* [WHAT IS NEEDED]:
Repeat exactly the lines from the start of the material below up to and including the "return here, arriving, leaving, side" line.
— begin DATASET RECORDS —
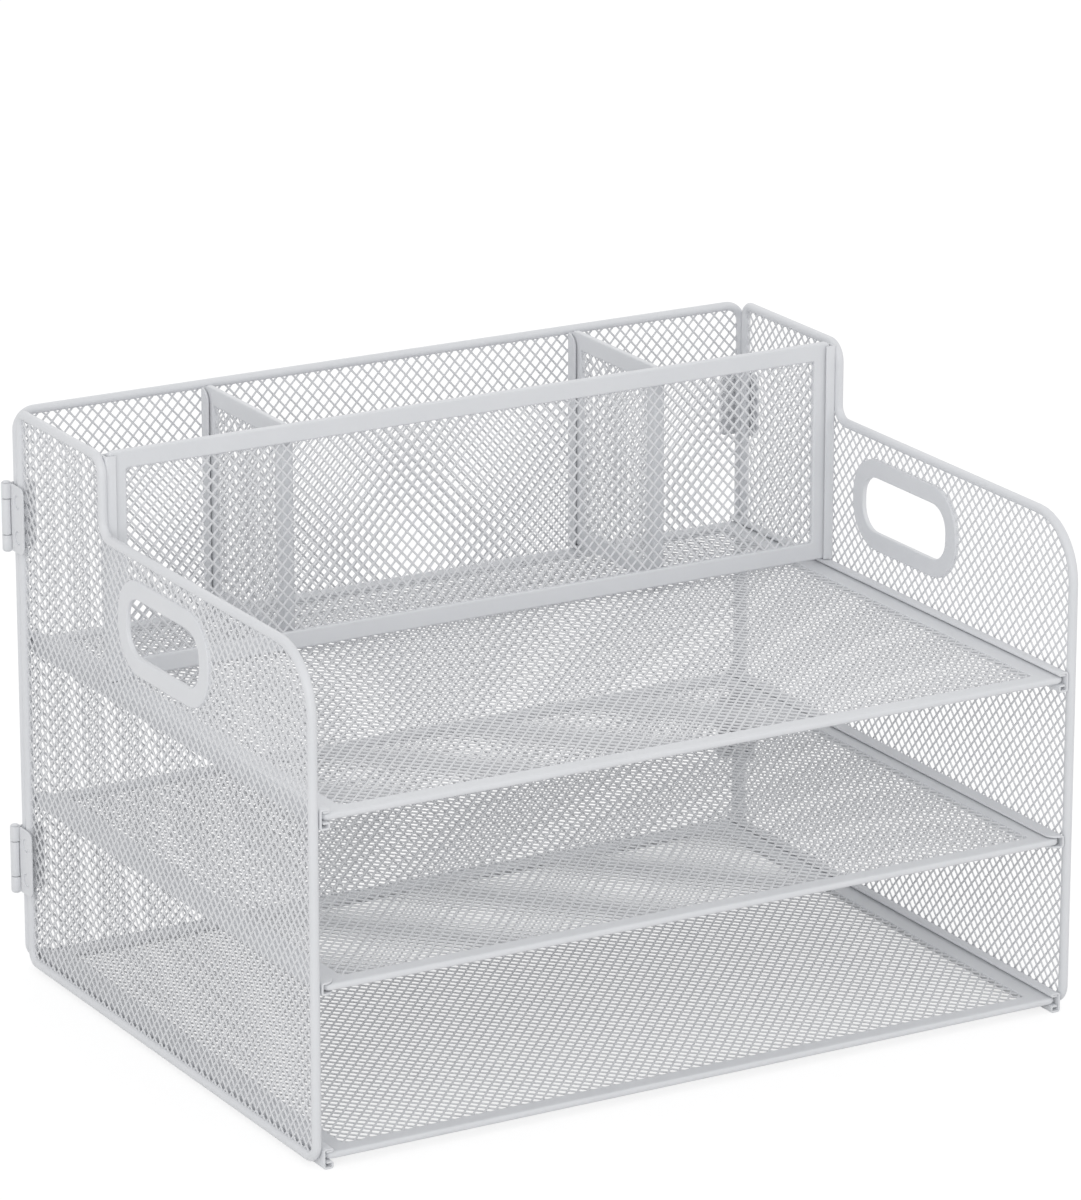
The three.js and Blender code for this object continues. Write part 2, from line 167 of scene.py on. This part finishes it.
# A corner's place, the directions before and after it, and 1 where the outline turns left, else -1.
def turnAt(corners, i):
    here = np.array(corners[i][:2], float)
    arriving = here - corners[i - 1][:2]
    leaving = np.array(corners[(i + 1) % len(corners)][:2], float) - here
    arriving /= np.hypot(*arriving)
    leaving /= np.hypot(*leaving)
    side = 1 if arriving[0] * leaving[1] - arriving[1] * leaving[0] > 0 else -1
    return here, arriving, leaving, side


def inset(corners, distance):
    smaller = []
    for i, (x, y, r) in enumerate(corners):
        _, arriving, leaving, side = turnAt(corners, i)
        smaller.append((x - distance * (arriving[1] + leaving[1]),
                        y + distance * (arriving[0] + leaving[0]),
                        max(r - side * distance, leastRadius)))
    return smaller


# Points round an outline, with one more a margin away from each end of an arc, so that the flats
# shade flat.
def trace(corners, arcSteps=fineness["corner"], margin=1.0):
    points = []
    for i, (_, _, r) in enumerate(corners):
        here, arriving, leaving, side = turnAt(corners, i)
        inward = np.array([-arriving[1], arriving[0]]) * side
        centre = here - arriving * r + inward * r
        points.append(here - arriving * (r + margin))
        for k in range(arcSteps + 1):
            turn = math.pi / 2 * k / arcSteps
            points.append(centre - inward * r * math.cos(turn) + arriving * r * math.sin(turn))
        points.append(here + leaving * (r + margin))
    return np.array(points)


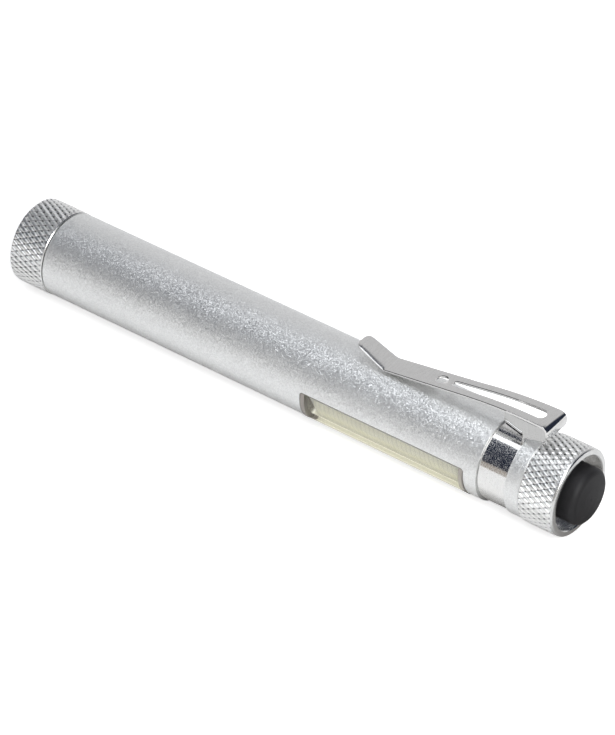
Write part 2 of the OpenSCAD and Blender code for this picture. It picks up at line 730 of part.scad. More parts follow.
— end DATASET RECORDS —
* [TASK SOLUTION]:
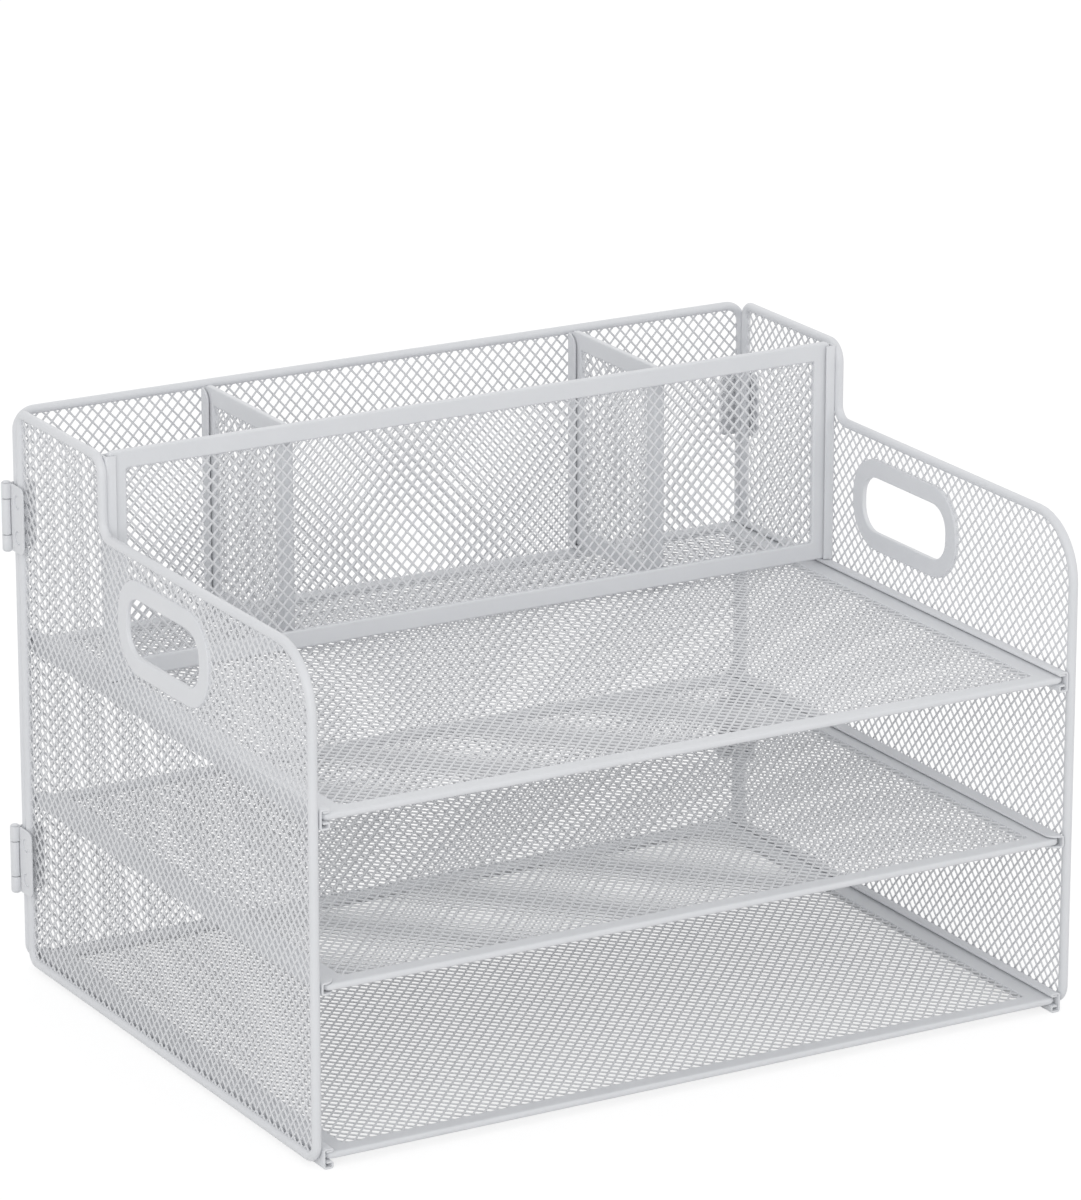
The three.js and Blender code for this object continues. Write part 2, from line 167 of scene.py on. This part finishes it.
# A corner's place, the directions before and after it, and 1 where the outline turns left, else -1.
def turnAt(corners, i):
    here = np.array(corners[i][:2], float)
    arriving = here - corners[i - 1][:2]
    leaving = np.array(corners[(i + 1) % len(corners)][:2], float) - here
    arriving /= np.hypot(*arriving)
    leaving /= np.hypot(*leaving)
    side = 1 if arriving[0] * leaving[1] - arriving[1] * leaving[0] > 0 else -1
    return here, arriving, leaving, side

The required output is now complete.